Der kleine, waldähnliche Park wurde mit zahlreichen Buchen bepflanzt, die bis heute seinen Charakter prägen. Ansonsten ist der Park im Stile der englischen Gärten gehalten, der neben einem kleinen Teich, der von einer nah gelegenen Quelle gespeist wird, auch ein Freilichttheater umfasst, dessen Ränge Platz für 3000 Zuschauer bieten. Hier im Freilichttheater fand im Rahmen der Weltausstellung eine Reihe von Veranstaltungen statt, darunter Paraden, Theateraufführungen, Konzerte und Sportwettkämpfe.

Auch heute noch finden hier immer wieder Großveranstaltungen statt, darunter das Jazz- und Folkmusikfestival Brosella

Das Freilichttheater bei einer Veranstaltung, © Shamrockraver Photography

     

     

Vom “Stade du Centenaire” zum "Stade Roi Baudouin"

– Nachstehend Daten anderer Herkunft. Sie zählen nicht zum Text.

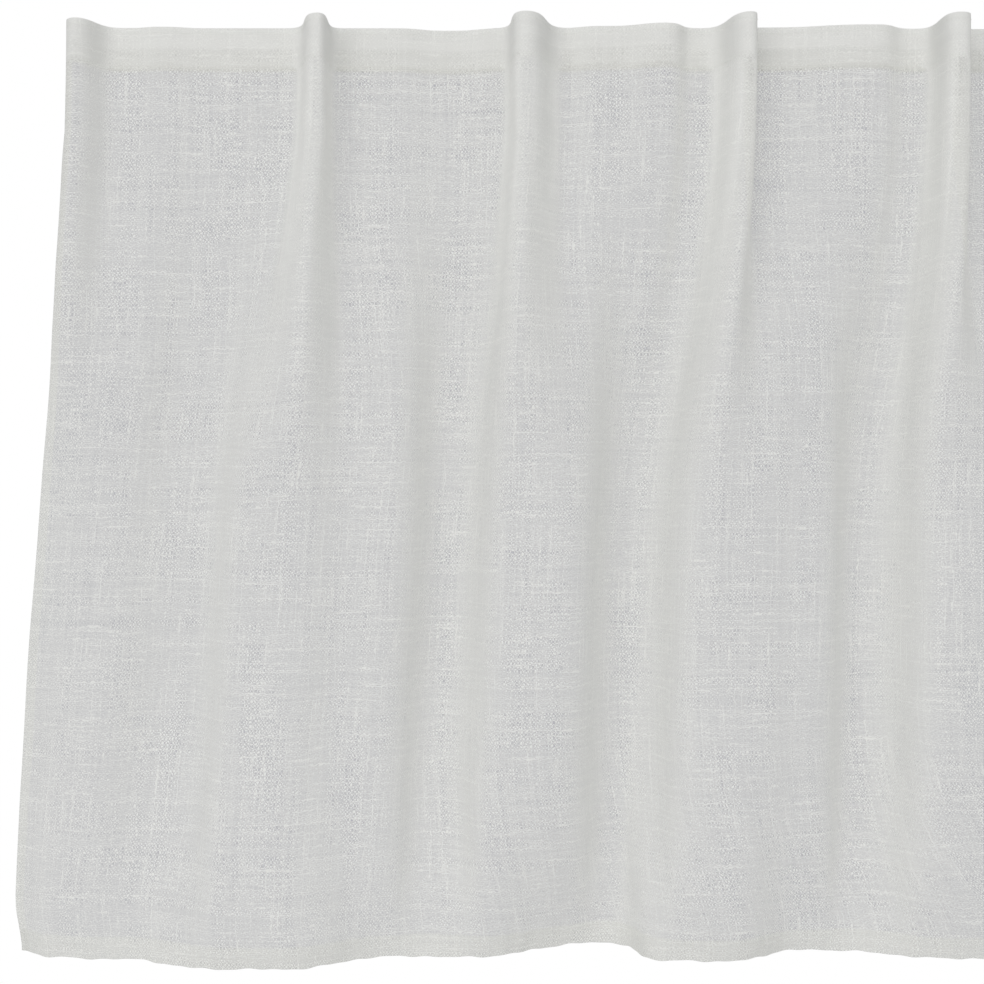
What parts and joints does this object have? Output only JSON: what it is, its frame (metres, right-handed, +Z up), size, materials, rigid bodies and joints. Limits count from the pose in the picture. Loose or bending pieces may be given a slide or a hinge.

Heute ist das Brüssel Fußballstadion gemeinhin unter dem Namen Stade Roi Baudouin (dt. König-Baudouin-Stadion) bekannt und wird regelmäßig Schauplatz von Sport- und Kulturveranstaltungen – insbesondere von großen Konzerten mit belgischen oder internationalen Stars.

Wussten Sie, dass das heutige König-Baudouin-Stadion, Baujahr 1930, zunächst "Stade du Centenaire" (dt. Hundertjahrfeier-Stadion, in Anspielung an die belgische Unabhängigkeit von den Niederlanden im Jahr 1830) hieß? Tatsächlich war dieses Stadion das erste Bauwerk, das auf dem Heysel-Gelände errichtet wurde. Eingeweiht wurde es im September 1930 mit einem Fußballspiel zwischen Belgien und den Niederlanden – ganz offensichtlich ist man weder in Belgien noch in den Niederlanden nachtragend! Ursprünglich sollte die Weltausstellung bereits 1930 in Brüssel stattfinden, um den hundertsten Jahrestag der belgischen Unabhängigkeit zu feiern. Daraus wurde nichts, und so fand die Ausstellung erst fünf Jahre später in Brüssel statt.

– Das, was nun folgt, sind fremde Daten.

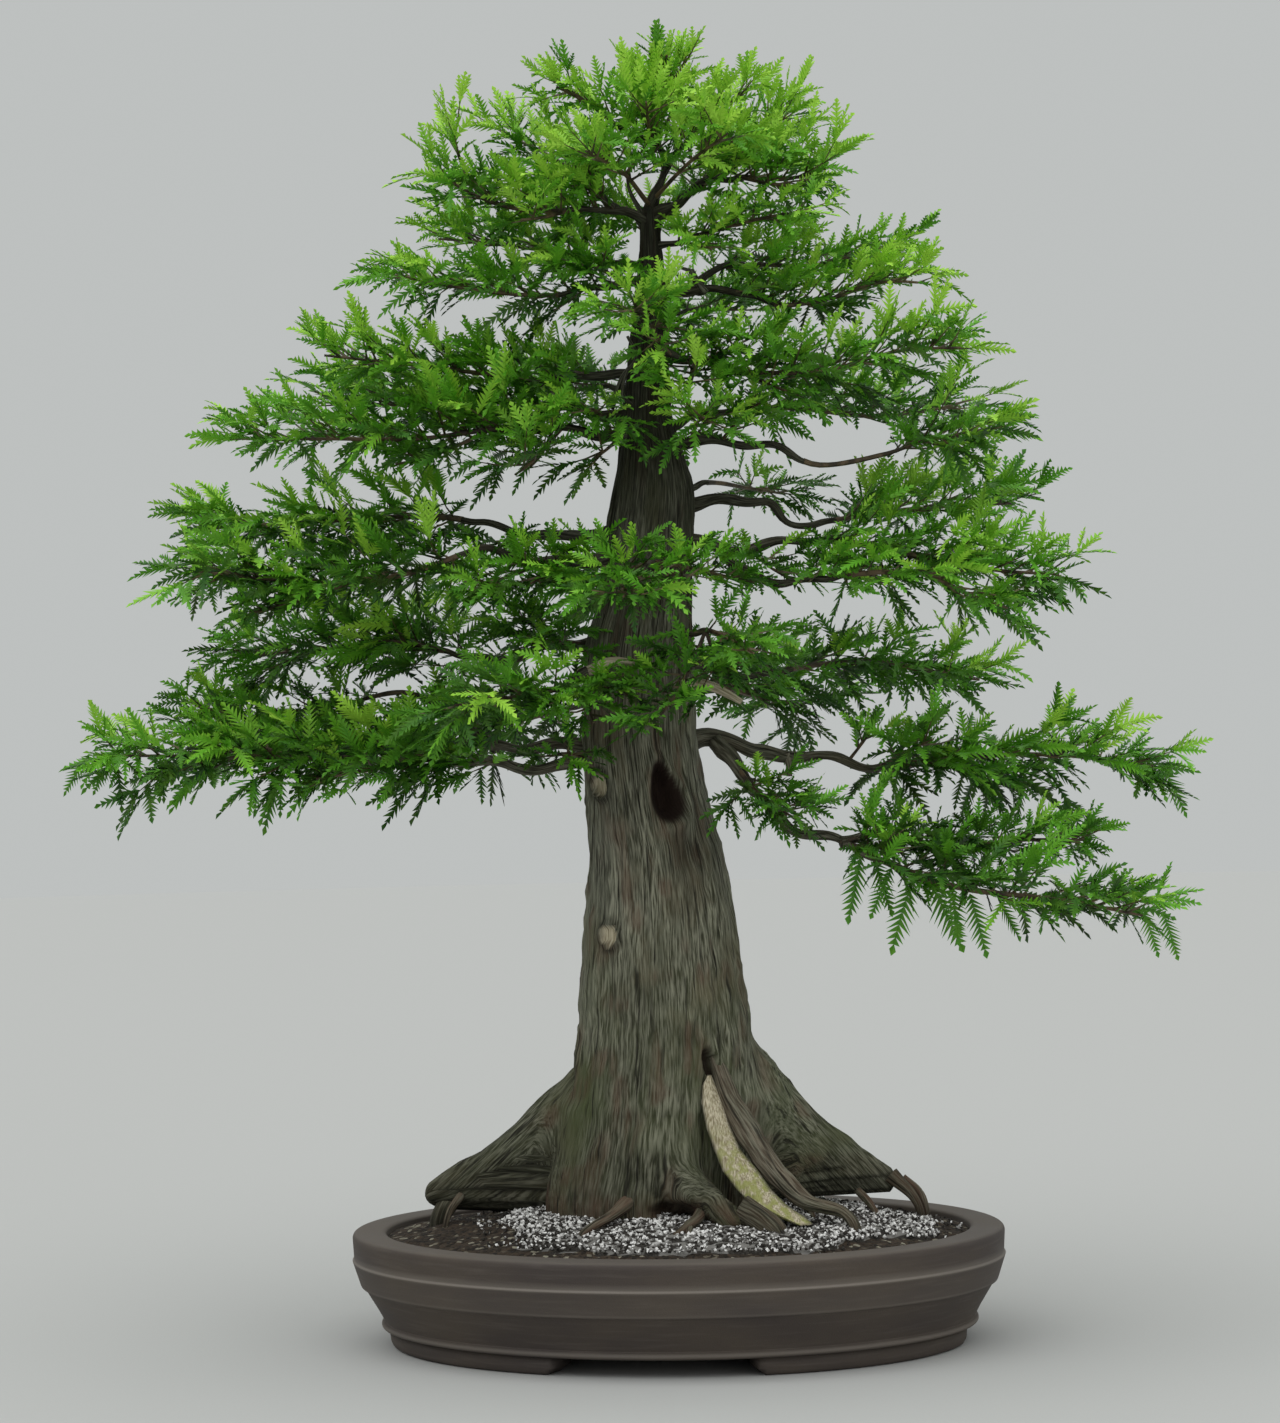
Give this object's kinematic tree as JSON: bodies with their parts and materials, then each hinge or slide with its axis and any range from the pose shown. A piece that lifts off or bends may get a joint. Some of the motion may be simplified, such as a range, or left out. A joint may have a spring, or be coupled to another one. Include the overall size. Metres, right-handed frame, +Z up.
{
  "type": "bald cypress bonsai",
  "caption": "Bald cypress bonsai with a flared, hollowed trunk, surface roots and layered feathery foliage, growing in an oval unglazed clay pot.",
  "frame": {"origin": "middle of the whole object's footprint box, at the height of the surface that the pot's feet stand on", "axes": "+X along the pot's long axis to the viewer's right, +Y to the back, +Z up along the trunk; the tree's own front is turned 7 degrees from the pot's front"},
  "size_m": [0.806, 0.4442, 0.9189],
  "materials": {
    "pot_clay": "unglazed grey-brown stoneware, matt",
    "screen_plastic": "moulded mesh",
    "soil": "dark crumbly potting soil",
    "grit": "pale chips mixed with dark bits",
    "bark": "grey-green fibrous bark",
    "foliage": "soft bright green leaflets"
  },
  "bodies": {
    "root": {"pot": "pot_clay", "drain_screen_left": "screen_plastic", "drain_screen_right": "screen_plastic", "soil": "soil", "grit": "grit", "wood": "bark", "foliage_left_low_front": "foliage", "foliage_left_low_back": "foliage", "foliage_left_low_upper": "foliage", "foliage_left_jin": "foliage", "foliage_left_dark": "foliage", "foliage_left_mid": "foliage", "foliage_left_mid_front": "foliage", "foliage_left_up_front": "foliage", "foliage_left_up_back": "foliage", "foliage_left_high": "foliage", "foliage_left_top": "foliage", "foliage_left_top_back": "foliage", "foliage_crown_left": "foliage", "foliage_crown_left_back": "foliage", "foliage_right_low": "foliage", "foliage_right_low_front": "foliage", "foliage_right_low_inner": "foliage", "foliage_right_dark": "foliage", "foliage_right_mid": "foliage", "foliage_right_mid_low": "foliage", "foliage_right_mid_back": "foliage", "foliage_right_up": "foliage", "foliage_right_up_back": "foliage", "foliage_right_high": "foliage", "foliage_right_top": "foliage", "foliage_right_top_back": "foliage", "foliage_right_neck": "foliage", "foliage_crown_right": "foliage", "foliage_crown_right_back": "foliage", "foliage_apex": "foliage", "foliage_apex_left": "foliage", "foliage_apex_right": "foliage", "foliage_front_high": "foliage", "foliage_front_middle": "foliage", "foliage_front_right": "foliage", "foliage_back_low_left": "foliage", "foliage_back_low_right": "foliage", "foliage_back_middle": "foliage", "foliage_back_middle_right": "foliage", "foliage_back_high_left": "foliage", "foliage_back_high_right": "foliage", "foliage_back_top": "foliage"}
  },
  "joints": []
}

Das alte Heysel-Stadion, © AVB

     

     

Der "Grand Palais"... das "Atomium” von 1935

 

Das Antlitz des Geländes wäre ohne die riesigen "Heysel-Paläste" nicht daselbe. Hier finden bis heute regelmäßig spektakuläre Großveranstaltungen wie Messen und Ausstellungen statt.

Der "Grand Palais", einst flankiert von 11 weiteren Palästen – von denen heute nur noch 5 erhalten sind –, wurde eigens für die Weltausstellung 1935 errichtet. Er war für die Weltausstellung 1935 das, was das Atomium für die Ausgabe 1958 war. Als symbolträchtiges Gebäude, das auf fast allen Werbeplakaten der Veranstaltung zu sehen war, ist er in die Geschichte eingegangen. Die Beziehung beider Gebäude war zu Beginn der Bauarbeiten für das Atomium zunächst ein wenig konfliktreich: Das Atomium, das auf halbem Weg zum Boulevard du Centenaire errichtet wurde, verstellte den Blick auf die hoch aufragende Fassade des Grand Palais.

 

Der Grand Palais am Heysel, (c) Jean-Paul Rémy, visit.brussels

     

     

Wissenschaft anno 1935

Das Heysel-Plateau ist vor allem als Schauplatz der Brüsseler Weltausstellungen in die Geschichte eingegangen... Kaum überraschend also, dass auch das Planetarium im Zuge dieser historisch bedeutsamen Veranstaltung entstanden ist. Dieses Mal geht es um die Ausgabe des Jahres 1935. Das heutige Planetarium ist der Nachfolger des historischen Bauwerks, das Teil des Wissenschaftspalasts "Palais de la Science" war. Das 1968 abgerissene Gebäude wurde einige Jahre später auf Betreiben des belgischen Staates hin neu errichtet, wobei die Einrichtung an das Königliche Observatorium von Belgien angegliedert wurde, als dessen "Schaufenster" und Museum das Planetarium bis heute fungiert. Das Himmelsgewölbe wurde dem des Gebäudes von 1935 nachempfunden und der Projektor von 1935 ist bis heute in Betrieb! Die Informationen und Projektionen fesseln unverändert kleine und große Sternengucker.

Das Innere des Planetariums, © planetarium.be

     

Der Pavillon der USA

Die USA, die bei der Weltausstellung 1935 nicht vertreten waren, wollten dies bei der Ausgabe 1958 unbedingt nachholen. Ihr kreisrunder Pavillon, das sogenannte "Théâtre américain" (dt. Amerikanisches Theater), beeindruckte nicht wenige Besucher, denn ursprünglich hatte er die gigantischen Ausmaße des Kolosseums in Rom. Eingerahmt wurde er von zwei weiteren, kleineren Gebäuden: einem Theater und dem Circarama, einem Kino mit 360-Grad-Leinwand. Das fast überdimensionale kreisförmige Bauwerk war Ausdruck des unbeirrbaren Zukunftsglaubens dieses hochdynamischen Landes und umfasste unter anderem Veranstaltungs- und Aufnahmeräume für Radio und Farbfernsehen, das damals noch in den Kinderschuhen steckte! Die teilweise erhaltene Anlage wird heute übrigens von dem flämischen öffentlich-rechtlichen Rundfunk- und Fernsehsender BRT (heute VRT) genutzt.

Wussten Sie, dass die Statue "The Whirling Ear" von Alexander Calder, die seit dem Jahr 2000 den Mont des Arts schmückt, ursprünglich die Esplanade vor dem amerikanischen Pavillon zierte?